The alfresco life totally preoccupies Berliners during the summer, when they do their best to convince themselves they are a resort, rather than a landlocked city. This could be partly the influence of young Tel Avivians, who have infiltrated the city in droves in recent years. 

Every riverbank is lined with rows of deckchairs, just like Brighton Beach, and the student/immigrant neighbourhood of Kreuzberg is the home of numerous "beach" bars floating on pontoons in the River Spree, alarmingly packed-out places only to be visited by the young and/or intrepid.   

The city's favourite haunt at the weekend is the Badeschiff, a floating public swimming pool sunk into a ship's hull at the end of several jetties; expect DJ's and a bar, as well as more orthodox aspects of lido life.  This joint jumps until midnight, when the Strandbar next door is the place to repair to.
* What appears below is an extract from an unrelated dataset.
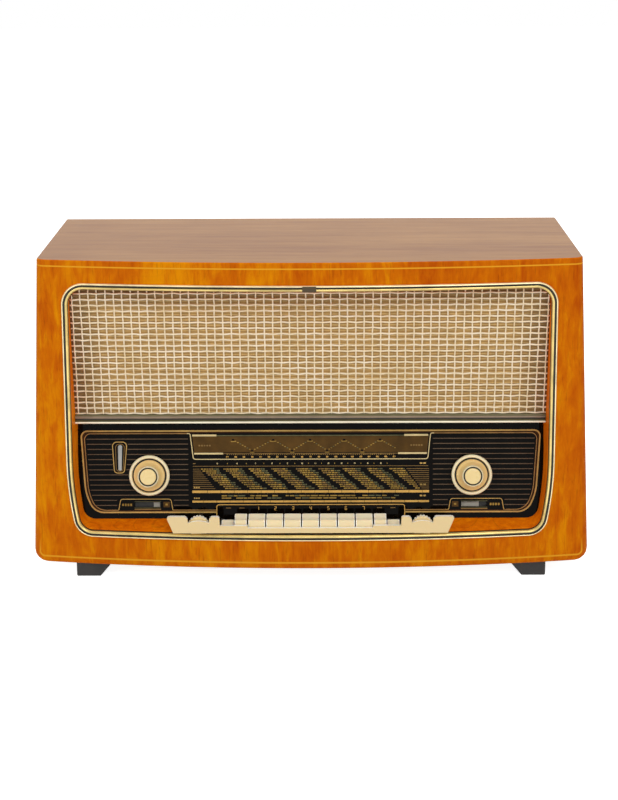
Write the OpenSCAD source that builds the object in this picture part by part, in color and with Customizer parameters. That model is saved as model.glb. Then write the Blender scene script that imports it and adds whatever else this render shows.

The Badeschiff is one of several good reasons to visit West Berlin while in the city, despite the draw of the cool - and the world-class museums - of the east.  

Others include Daniel Liebeskind's utterly fascinating Jewish Museum, the delightful neighbourhood of Charlottenberg with smart shops and great little cafés, the once Jewish-owned KaDeWe department store on the Ku'damm, and the museum behind Zoo station devoted to the racy works of fashion photographer Helmut
Newton.  

There is also the shell of the burnt-out church on the Ku'damm which recalls Berlin's wartime history; this is one city which wants no-one ever to forget. To that end, a new documentation centre has been built on the Topography of Terror site where Gestapo headquarters once stood. 

It tells in unflinching detail the grim story every German now knows, and is worth visiting while the current exhibition of poignant photographs taken by Jewish photographers in the Lodz ghetto is on show.

Like most of what today's Berlin has to offer the visitor, this compelling "attraction" is in the city's equally - and undeniably - compelling eastern half.